**GOAL**
Write out all the data again, exactly as it stands.
---------- PROVIDED MATERIAL ----------
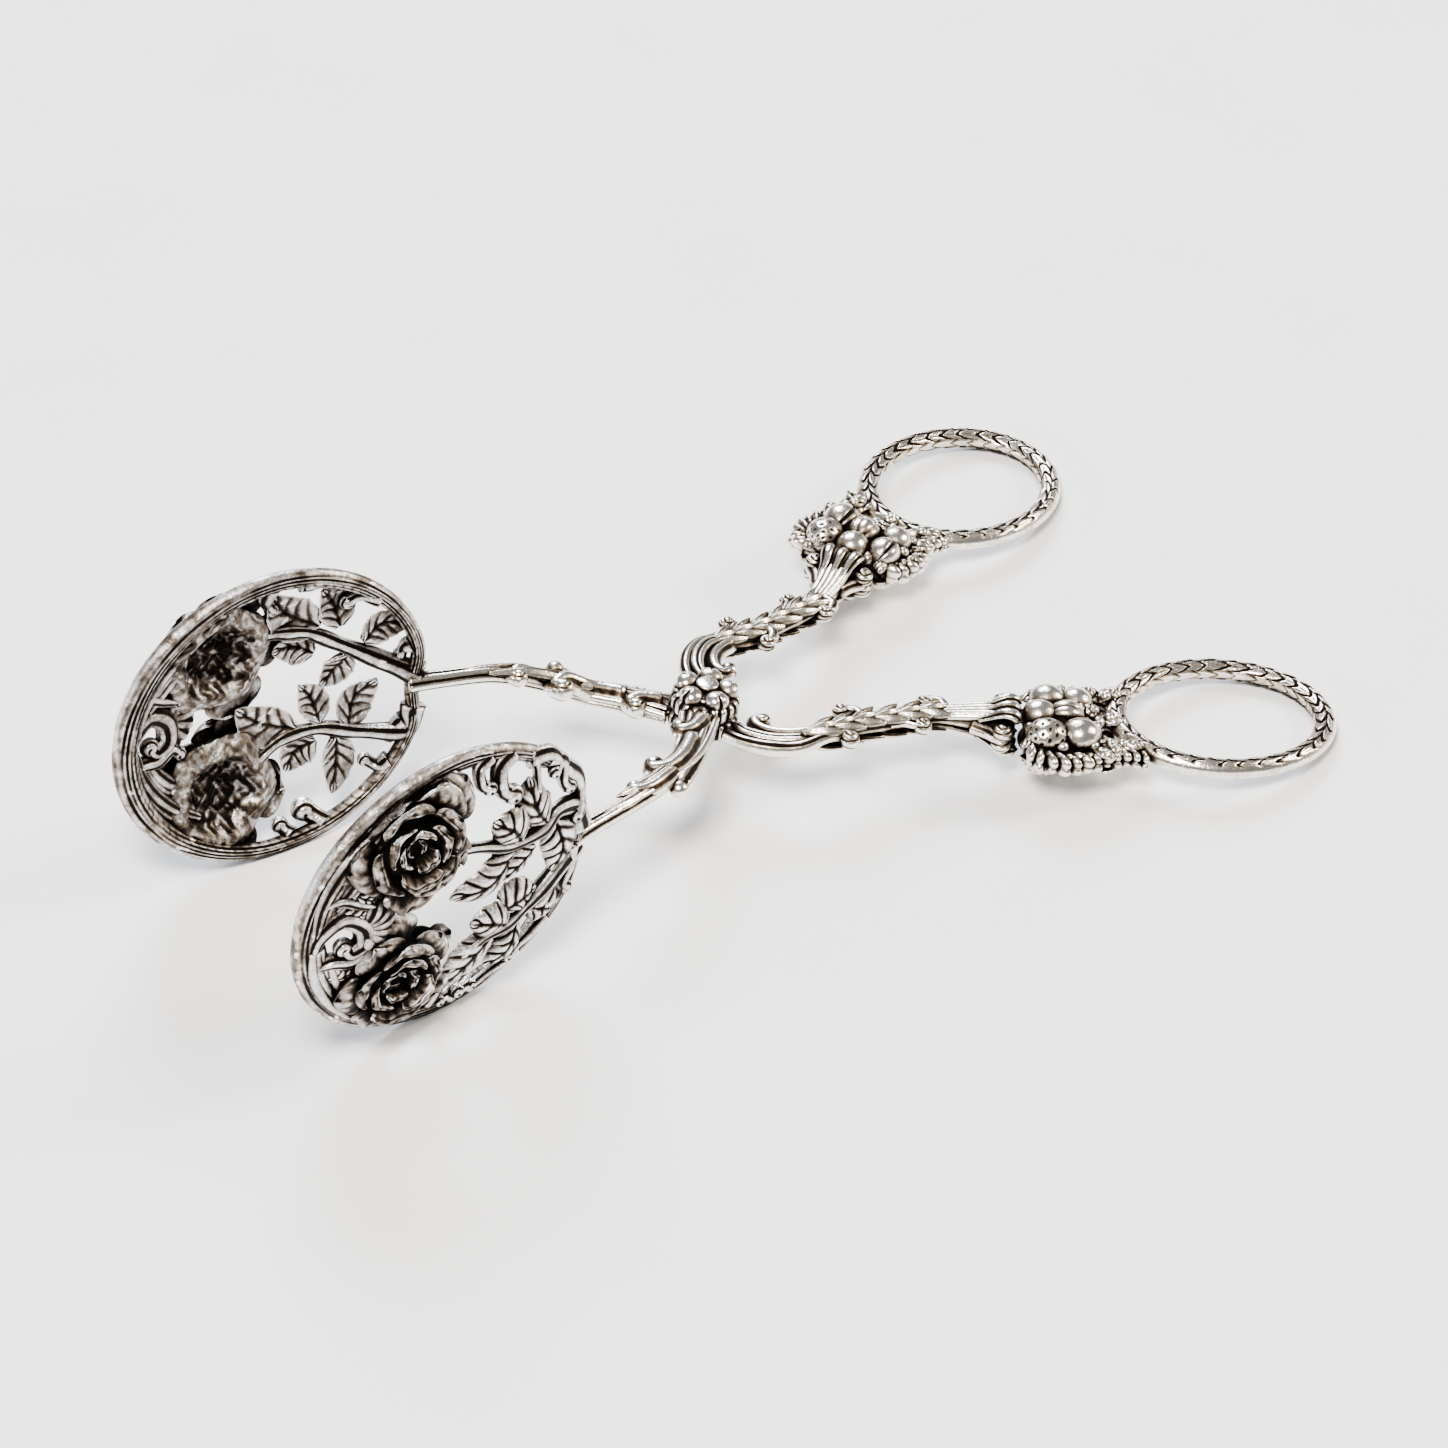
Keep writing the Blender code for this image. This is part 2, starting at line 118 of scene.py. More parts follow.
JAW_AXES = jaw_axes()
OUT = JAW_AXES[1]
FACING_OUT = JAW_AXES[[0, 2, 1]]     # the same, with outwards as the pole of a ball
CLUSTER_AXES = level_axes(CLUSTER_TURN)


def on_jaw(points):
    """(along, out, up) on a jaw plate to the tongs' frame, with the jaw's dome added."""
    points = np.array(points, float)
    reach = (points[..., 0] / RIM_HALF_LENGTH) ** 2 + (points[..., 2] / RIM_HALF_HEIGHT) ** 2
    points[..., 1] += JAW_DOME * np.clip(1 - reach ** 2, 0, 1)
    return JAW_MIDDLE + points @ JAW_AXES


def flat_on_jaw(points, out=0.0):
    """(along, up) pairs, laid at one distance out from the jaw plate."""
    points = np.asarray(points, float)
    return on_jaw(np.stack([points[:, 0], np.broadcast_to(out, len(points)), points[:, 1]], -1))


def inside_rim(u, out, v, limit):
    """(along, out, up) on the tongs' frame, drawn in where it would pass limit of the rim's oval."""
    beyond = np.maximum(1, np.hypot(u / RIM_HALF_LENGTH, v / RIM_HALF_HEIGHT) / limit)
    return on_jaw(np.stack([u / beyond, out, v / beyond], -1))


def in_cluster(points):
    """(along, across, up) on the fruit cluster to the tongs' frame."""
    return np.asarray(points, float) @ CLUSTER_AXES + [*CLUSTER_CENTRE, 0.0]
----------
**EXPECTED ANSWER**
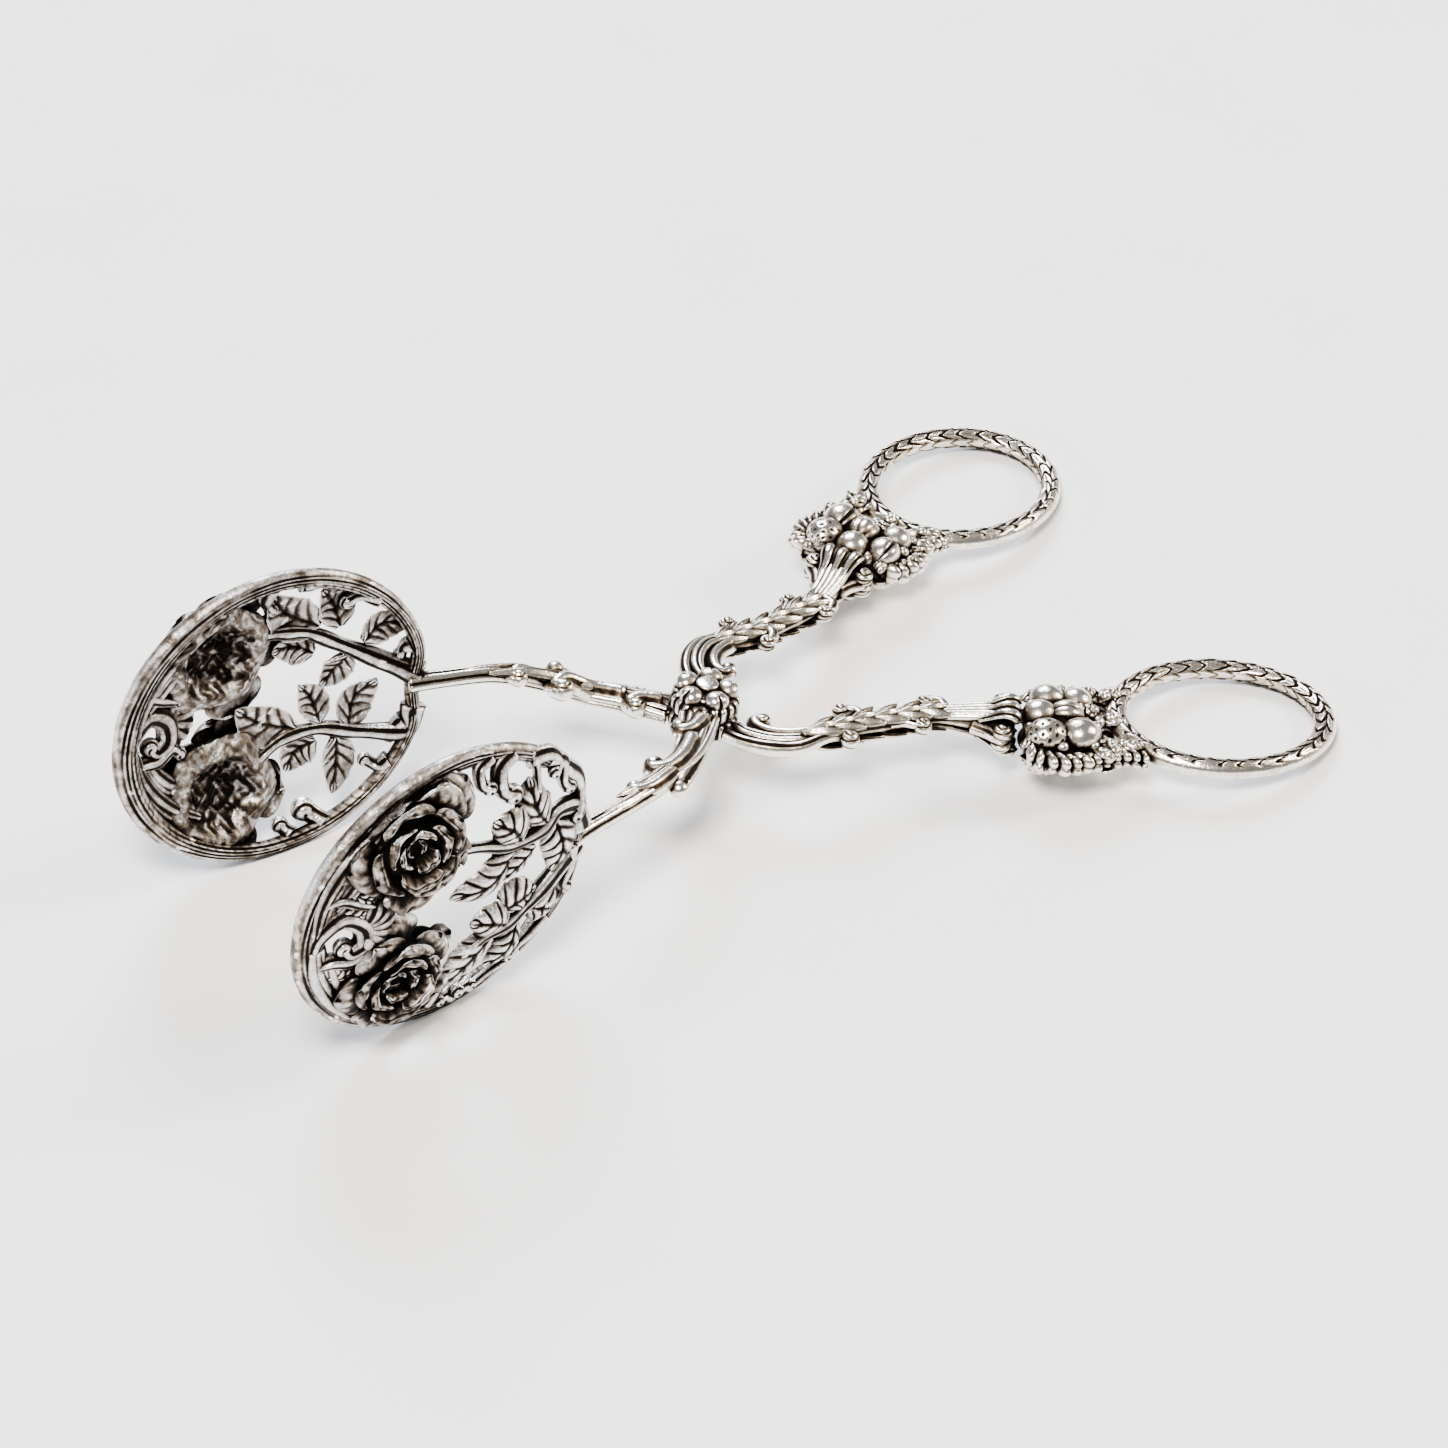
Keep writing the Blender code for this image. This is part 2, starting at line 118 of scene.py. More parts follow.
JAW_AXES = jaw_axes()
OUT = JAW_AXES[1]
FACING_OUT = JAW_AXES[[0, 2, 1]]     # the same, with outwards as the pole of a ball
CLUSTER_AXES = level_axes(CLUSTER_TURN)


def on_jaw(points):
    """(along, out, up) on a jaw plate to the tongs' frame, with the jaw's dome added."""
    points = np.array(points, float)
    reach = (points[..., 0] / RIM_HALF_LENGTH) ** 2 + (points[..., 2] / RIM_HALF_HEIGHT) ** 2
    points[..., 1] += JAW_DOME * np.clip(1 - reach ** 2, 0, 1)
    return JAW_MIDDLE + points @ JAW_AXES


def flat_on_jaw(points, out=0.0):
    """(along, up) pairs, laid at one distance out from the jaw plate."""
    points = np.asarray(points, float)
    return on_jaw(np.stack([points[:, 0], np.broadcast_to(out, len(points)), points[:, 1]], -1))


def inside_rim(u, out, v, limit):
    """(along, out, up) on the tongs' frame, drawn in where it would pass limit of the rim's oval."""
    beyond = np.maximum(1, np.hypot(u / RIM_HALF_LENGTH, v / RIM_HALF_HEIGHT) / limit)
    return on_jaw(np.stack([u / beyond, out, v / beyond], -1))


def in_cluster(points):
    """(along, across, up) on the fruit cluster to the tongs' frame."""
    return np.asarray(points, float) @ CLUSTER_AXES + [*CLUSTER_CENTRE, 0.0]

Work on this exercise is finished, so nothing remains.